The lack of subject matter jurisdiction in this case is plain from the face of the complaint. Jurisdiction was premised on diversity of citizenship; yet the complaint alleged that the plaintiff and one of the two defendants were citizens of the same state. I would agree with the majority that notwithstanding such a lack of jurisdiction, the district court has inherent power to punish misconduct that occurs while the case is before it. See, e.g., United States v. United Mine Workers, 330 U.S. 258, 289-95, 67 S.Ct. 677, 693-97, 91 L.Ed. 884 (1947) (court has power to hold a party in criminal contempt for failure to comply with an order that court had no jurisdiction to enter). Thus, if the district court here had imposed sanctions for some misfeasance such as failure to make required disclosures, see Wojan v. General Motors Corp., 851 F.2d 969, 971, 976 (7th Cir.1988), or for some other "objectionable conduct," Willy v. Coastal Corp., 915 F.2d 965, 967 (5th Cir.1990); see also Willy v. Coastal Corp., 855 F.2d 1160, 1172 (5th Cir.1988), I would have no difficulty in principle in affirming an award of sanctions. Nor would I have difficulty in concluding that the court had the power to impose sanctions for the frivolous invocation of jurisdiction, see Unanue-Casal v. Unanue-Casal, 898 F.2d 839, 841 (1st Cir.1990); see generally Wojan v. General Motors Corp., 851 F.2d at 974-75.

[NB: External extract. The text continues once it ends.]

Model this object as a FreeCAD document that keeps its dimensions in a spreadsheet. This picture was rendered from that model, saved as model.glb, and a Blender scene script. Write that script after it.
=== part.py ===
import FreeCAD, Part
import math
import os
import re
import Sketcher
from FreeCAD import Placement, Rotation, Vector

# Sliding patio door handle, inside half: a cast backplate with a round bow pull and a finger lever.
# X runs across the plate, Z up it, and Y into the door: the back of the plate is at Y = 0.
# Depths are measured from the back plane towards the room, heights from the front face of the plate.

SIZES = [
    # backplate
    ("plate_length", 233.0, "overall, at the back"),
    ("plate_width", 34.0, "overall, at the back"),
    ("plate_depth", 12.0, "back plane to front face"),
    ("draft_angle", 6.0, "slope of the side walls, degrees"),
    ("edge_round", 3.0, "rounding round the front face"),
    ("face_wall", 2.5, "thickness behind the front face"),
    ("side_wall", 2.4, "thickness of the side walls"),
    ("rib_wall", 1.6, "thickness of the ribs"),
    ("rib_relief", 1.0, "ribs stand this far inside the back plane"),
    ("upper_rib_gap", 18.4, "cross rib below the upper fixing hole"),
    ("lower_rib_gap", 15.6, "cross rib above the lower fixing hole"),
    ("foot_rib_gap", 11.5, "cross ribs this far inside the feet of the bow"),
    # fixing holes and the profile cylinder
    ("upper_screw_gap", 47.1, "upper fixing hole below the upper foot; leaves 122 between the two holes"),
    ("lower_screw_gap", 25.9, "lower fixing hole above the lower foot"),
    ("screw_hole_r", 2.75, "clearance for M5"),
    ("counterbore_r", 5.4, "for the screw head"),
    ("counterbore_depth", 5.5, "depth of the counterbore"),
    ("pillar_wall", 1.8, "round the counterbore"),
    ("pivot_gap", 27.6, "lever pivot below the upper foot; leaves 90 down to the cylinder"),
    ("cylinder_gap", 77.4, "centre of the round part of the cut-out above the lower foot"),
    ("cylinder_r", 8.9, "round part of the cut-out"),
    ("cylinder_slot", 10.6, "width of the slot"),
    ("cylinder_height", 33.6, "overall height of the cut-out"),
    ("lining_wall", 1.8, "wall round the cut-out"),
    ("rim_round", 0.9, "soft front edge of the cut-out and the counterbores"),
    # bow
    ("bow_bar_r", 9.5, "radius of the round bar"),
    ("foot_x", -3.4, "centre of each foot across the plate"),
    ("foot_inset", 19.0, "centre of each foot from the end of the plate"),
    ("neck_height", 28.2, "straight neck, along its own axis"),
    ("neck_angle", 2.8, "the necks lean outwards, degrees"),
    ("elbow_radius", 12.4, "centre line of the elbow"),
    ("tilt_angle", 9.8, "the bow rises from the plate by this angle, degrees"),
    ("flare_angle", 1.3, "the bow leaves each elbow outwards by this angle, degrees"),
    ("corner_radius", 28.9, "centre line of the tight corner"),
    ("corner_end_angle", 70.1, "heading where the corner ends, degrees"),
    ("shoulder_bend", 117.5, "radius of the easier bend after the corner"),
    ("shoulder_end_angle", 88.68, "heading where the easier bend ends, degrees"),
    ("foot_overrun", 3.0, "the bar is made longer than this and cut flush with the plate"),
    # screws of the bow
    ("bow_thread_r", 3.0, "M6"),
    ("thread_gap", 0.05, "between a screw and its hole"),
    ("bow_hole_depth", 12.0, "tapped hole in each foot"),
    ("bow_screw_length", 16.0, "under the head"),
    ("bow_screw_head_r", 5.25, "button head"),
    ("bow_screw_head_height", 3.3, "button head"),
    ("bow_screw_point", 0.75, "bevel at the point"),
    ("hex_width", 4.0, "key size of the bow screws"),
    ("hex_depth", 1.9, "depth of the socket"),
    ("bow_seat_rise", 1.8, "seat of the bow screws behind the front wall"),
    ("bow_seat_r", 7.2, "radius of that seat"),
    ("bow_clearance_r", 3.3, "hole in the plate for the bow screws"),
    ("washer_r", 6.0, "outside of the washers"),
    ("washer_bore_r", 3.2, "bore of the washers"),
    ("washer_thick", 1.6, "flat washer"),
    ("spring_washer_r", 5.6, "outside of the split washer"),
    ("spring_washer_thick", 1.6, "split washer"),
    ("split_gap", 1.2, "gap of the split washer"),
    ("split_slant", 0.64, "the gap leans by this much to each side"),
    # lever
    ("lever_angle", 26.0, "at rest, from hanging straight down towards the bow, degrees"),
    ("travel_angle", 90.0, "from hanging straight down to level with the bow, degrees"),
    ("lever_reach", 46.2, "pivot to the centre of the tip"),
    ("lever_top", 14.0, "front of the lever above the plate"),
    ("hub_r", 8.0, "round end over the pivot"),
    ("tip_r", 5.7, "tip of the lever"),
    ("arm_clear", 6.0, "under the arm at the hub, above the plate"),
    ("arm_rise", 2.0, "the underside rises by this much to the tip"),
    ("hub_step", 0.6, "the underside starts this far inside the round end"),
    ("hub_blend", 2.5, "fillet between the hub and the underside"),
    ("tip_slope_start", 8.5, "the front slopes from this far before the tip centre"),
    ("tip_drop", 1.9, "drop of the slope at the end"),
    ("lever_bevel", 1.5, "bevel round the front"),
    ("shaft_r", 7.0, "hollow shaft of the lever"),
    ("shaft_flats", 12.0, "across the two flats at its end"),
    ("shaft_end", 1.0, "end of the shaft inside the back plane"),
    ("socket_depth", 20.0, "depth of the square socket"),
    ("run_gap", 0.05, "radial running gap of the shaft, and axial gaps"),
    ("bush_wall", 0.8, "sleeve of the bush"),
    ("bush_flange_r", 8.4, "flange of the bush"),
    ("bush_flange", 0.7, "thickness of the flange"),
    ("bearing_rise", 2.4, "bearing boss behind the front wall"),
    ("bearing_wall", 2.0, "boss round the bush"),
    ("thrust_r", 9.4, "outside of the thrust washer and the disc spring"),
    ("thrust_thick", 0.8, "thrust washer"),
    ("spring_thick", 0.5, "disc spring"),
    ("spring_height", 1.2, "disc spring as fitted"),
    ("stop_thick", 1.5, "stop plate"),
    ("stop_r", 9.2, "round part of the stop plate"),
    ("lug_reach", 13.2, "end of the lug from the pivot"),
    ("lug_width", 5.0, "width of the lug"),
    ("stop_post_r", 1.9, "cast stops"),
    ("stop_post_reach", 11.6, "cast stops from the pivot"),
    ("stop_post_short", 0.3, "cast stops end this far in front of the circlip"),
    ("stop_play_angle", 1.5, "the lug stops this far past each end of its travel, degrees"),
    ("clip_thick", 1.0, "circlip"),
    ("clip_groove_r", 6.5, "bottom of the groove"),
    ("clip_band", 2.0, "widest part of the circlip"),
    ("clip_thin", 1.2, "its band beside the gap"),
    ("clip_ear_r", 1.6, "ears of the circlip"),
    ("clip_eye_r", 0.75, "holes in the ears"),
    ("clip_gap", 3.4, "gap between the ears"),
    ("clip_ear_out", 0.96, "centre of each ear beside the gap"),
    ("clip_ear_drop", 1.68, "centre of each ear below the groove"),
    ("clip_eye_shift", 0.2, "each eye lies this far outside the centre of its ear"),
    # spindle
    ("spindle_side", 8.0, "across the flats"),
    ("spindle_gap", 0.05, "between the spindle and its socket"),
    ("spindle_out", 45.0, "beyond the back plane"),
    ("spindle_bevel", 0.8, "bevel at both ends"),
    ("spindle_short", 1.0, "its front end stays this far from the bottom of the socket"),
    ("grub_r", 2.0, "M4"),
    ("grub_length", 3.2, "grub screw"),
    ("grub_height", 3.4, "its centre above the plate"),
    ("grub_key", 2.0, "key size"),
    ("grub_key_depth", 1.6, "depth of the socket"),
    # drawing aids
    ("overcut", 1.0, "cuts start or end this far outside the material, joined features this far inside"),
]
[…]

Here, however, the district court did not notice the obvious lack of jurisdiction and proceeded to rule on the merits of the complaint, and its award of sanctions was premised solely on the lack of merit of the complaint. I do not believe the district court has the power to sanction a party on the sole basis of the lack of merit of a case whose merit the court has no jurisdiction to decide.